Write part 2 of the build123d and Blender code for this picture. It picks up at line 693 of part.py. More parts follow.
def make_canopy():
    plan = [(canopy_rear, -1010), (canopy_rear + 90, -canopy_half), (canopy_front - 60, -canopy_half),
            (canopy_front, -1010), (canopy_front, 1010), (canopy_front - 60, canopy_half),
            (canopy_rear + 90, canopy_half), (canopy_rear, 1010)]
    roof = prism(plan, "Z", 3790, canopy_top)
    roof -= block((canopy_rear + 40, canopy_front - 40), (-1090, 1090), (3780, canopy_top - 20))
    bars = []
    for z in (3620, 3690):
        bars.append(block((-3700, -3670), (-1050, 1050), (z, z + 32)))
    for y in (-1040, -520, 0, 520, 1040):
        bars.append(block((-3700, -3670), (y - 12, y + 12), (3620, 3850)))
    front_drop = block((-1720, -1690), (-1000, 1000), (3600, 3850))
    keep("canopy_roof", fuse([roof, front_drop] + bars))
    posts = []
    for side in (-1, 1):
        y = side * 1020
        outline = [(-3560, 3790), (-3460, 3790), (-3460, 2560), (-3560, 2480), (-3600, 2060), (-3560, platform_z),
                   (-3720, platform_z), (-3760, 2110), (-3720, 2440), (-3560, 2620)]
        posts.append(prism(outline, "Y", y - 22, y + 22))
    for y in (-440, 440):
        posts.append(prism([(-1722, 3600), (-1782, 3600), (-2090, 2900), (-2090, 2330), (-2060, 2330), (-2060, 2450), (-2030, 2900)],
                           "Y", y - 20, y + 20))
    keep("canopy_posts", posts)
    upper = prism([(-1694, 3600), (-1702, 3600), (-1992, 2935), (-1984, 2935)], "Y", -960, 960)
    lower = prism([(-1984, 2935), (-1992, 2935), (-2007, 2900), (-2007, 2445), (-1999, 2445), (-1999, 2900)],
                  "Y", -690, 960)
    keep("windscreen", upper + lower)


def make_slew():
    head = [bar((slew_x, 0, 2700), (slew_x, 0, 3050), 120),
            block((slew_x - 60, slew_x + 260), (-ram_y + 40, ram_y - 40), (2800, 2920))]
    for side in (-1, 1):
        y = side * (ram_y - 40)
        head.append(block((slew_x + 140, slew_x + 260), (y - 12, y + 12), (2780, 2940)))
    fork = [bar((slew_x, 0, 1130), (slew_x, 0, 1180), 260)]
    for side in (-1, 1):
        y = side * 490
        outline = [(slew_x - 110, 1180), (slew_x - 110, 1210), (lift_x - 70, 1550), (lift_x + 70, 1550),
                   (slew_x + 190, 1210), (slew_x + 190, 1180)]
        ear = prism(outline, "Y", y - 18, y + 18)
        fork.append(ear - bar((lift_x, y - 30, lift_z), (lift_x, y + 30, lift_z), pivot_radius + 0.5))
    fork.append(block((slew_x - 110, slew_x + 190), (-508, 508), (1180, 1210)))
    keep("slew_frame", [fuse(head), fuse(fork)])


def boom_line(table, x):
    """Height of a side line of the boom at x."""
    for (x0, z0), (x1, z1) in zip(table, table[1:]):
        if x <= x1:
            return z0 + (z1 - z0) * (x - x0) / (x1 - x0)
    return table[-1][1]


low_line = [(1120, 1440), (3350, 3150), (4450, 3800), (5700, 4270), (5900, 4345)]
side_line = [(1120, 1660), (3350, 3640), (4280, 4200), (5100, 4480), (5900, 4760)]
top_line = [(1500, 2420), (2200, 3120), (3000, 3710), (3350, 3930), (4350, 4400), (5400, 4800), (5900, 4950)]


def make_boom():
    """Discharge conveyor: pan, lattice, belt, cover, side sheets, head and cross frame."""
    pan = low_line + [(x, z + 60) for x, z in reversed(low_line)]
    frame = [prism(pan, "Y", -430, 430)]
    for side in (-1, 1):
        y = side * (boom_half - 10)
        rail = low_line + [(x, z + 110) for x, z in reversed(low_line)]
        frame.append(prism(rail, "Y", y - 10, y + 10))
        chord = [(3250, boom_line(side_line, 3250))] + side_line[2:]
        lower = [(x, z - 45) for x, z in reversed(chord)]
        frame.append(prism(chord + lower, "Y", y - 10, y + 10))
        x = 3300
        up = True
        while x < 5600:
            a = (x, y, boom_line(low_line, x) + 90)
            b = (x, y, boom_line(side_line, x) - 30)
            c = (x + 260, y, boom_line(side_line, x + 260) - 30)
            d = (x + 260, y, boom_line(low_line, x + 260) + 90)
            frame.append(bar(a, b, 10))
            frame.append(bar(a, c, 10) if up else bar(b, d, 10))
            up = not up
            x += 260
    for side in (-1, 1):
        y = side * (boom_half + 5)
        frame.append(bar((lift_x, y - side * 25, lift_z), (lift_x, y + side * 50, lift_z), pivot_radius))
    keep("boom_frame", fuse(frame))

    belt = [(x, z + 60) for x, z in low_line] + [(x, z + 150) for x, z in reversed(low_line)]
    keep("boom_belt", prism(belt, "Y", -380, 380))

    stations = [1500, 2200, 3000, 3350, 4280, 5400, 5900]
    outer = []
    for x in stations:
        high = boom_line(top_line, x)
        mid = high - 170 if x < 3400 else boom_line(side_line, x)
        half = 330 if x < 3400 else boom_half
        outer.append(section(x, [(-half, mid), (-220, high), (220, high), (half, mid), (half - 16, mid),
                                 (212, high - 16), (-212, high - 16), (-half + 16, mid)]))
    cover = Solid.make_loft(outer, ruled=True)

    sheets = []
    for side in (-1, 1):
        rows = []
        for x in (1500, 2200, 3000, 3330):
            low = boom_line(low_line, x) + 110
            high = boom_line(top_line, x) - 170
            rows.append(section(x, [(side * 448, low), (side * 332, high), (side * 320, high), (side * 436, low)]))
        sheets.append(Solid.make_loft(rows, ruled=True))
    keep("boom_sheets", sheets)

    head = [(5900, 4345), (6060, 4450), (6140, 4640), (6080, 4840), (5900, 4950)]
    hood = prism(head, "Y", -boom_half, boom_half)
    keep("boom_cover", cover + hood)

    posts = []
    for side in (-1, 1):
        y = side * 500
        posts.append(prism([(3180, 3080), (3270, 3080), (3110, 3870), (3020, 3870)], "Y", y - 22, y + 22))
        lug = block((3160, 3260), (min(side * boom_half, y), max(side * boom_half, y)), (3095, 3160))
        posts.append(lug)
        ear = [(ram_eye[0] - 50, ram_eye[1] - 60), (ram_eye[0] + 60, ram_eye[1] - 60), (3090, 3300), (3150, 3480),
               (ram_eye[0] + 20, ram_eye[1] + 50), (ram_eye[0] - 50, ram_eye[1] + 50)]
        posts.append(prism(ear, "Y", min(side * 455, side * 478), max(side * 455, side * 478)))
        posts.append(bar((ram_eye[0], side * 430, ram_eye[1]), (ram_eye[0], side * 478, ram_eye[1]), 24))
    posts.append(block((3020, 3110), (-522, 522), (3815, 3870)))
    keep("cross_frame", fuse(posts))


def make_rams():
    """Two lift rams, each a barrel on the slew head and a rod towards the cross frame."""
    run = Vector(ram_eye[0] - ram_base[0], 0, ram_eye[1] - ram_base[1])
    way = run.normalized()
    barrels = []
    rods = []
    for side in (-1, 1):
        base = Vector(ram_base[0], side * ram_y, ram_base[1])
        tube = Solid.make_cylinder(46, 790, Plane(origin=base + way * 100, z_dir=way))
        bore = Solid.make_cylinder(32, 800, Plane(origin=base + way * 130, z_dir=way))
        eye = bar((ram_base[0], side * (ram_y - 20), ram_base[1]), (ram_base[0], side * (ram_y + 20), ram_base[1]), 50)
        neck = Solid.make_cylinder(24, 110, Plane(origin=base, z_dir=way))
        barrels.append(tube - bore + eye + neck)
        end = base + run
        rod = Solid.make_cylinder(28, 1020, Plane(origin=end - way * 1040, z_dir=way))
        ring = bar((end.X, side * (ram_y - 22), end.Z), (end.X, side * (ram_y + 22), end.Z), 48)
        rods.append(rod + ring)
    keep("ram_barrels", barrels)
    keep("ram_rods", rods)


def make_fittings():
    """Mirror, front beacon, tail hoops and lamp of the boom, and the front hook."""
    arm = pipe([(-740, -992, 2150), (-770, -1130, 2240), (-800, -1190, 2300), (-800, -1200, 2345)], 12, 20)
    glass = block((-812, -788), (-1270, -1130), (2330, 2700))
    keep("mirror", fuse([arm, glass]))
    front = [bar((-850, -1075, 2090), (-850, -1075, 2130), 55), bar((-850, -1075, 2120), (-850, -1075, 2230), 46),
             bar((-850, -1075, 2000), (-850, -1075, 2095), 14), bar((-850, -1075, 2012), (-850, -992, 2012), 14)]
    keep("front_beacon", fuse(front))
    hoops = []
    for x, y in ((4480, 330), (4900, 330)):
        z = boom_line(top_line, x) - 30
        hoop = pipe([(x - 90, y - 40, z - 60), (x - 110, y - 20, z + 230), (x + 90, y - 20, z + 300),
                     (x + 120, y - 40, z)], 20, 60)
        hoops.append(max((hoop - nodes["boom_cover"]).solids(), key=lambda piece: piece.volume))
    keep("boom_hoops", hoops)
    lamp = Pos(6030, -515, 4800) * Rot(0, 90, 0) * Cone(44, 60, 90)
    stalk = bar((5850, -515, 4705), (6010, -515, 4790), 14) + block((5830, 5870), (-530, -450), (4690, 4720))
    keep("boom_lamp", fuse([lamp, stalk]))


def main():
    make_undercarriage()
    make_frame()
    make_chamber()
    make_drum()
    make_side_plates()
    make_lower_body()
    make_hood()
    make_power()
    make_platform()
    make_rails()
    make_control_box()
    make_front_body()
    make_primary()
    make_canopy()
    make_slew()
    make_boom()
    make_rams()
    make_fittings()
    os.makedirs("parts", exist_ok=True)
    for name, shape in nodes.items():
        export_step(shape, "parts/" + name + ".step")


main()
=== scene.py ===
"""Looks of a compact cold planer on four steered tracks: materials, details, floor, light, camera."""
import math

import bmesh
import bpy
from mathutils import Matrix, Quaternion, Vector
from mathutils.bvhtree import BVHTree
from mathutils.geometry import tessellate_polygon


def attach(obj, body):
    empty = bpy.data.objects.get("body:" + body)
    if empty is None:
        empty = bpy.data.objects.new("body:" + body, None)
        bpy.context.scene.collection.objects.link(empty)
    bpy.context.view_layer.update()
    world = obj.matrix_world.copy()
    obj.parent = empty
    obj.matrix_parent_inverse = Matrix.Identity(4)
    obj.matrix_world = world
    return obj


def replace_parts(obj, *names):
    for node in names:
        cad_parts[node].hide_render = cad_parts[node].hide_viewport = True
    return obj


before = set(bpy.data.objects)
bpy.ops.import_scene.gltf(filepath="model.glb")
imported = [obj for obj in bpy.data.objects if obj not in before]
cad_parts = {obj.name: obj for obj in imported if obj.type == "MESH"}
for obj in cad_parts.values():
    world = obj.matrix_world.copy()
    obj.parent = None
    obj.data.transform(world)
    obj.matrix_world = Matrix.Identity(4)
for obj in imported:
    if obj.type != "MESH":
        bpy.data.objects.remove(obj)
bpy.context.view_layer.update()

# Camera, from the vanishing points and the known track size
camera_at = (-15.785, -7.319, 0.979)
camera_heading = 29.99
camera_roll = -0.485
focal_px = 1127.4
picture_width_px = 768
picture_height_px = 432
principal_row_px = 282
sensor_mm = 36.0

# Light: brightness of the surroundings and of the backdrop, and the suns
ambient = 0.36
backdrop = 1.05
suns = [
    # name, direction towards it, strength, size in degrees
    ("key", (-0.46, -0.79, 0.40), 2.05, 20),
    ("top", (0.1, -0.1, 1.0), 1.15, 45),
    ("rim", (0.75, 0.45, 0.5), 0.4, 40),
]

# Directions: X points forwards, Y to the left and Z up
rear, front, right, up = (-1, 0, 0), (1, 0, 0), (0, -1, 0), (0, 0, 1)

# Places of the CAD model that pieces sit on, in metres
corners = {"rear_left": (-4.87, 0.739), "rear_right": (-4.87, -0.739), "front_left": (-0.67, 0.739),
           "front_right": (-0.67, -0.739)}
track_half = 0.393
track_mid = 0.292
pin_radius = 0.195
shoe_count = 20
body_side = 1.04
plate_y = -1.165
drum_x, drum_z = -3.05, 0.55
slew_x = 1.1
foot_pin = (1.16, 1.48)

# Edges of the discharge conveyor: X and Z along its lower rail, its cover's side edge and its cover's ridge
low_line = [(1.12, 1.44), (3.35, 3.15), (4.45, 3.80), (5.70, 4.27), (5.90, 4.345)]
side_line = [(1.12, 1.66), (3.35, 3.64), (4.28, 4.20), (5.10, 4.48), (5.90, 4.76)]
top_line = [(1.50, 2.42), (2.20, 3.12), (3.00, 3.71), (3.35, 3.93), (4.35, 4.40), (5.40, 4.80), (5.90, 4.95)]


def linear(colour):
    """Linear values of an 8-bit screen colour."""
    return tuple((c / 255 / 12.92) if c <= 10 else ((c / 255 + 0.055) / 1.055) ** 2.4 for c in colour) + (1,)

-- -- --

▶ _Instruction_:
Repeat word for word the stretch of lines from the one with "make_drum()" down to the one with "bpy.context.scene.collection.objects.link(empty)", both included.

▶ _Result for this exercise_:
    make_drum()
    make_side_plates()
    make_lower_body()
    make_hood()
    make_power()
    make_platform()
    make_rails()
    make_control_box()
    make_front_body()
    make_primary()
    make_canopy()
    make_slew()
    make_boom()
    make_rams()
    make_fittings()
    os.makedirs("parts", exist_ok=True)
    for name, shape in nodes.items():
        export_step(shape, "parts/" + name + ".step")


main()
=== scene.py ===
"""Looks of a compact cold planer on four steered tracks: materials, details, floor, light, camera."""
import math

import bmesh
import bpy
from mathutils import Matrix, Quaternion, Vector
from mathutils.bvhtree import BVHTree
from mathutils.geometry import tessellate_polygon


def attach(obj, body):
    empty = bpy.data.objects.get("body:" + body)
    if empty is None:
        empty = bpy.data.objects.new("body:" + body, None)
        bpy.context.scene.collection.objects.link(empty)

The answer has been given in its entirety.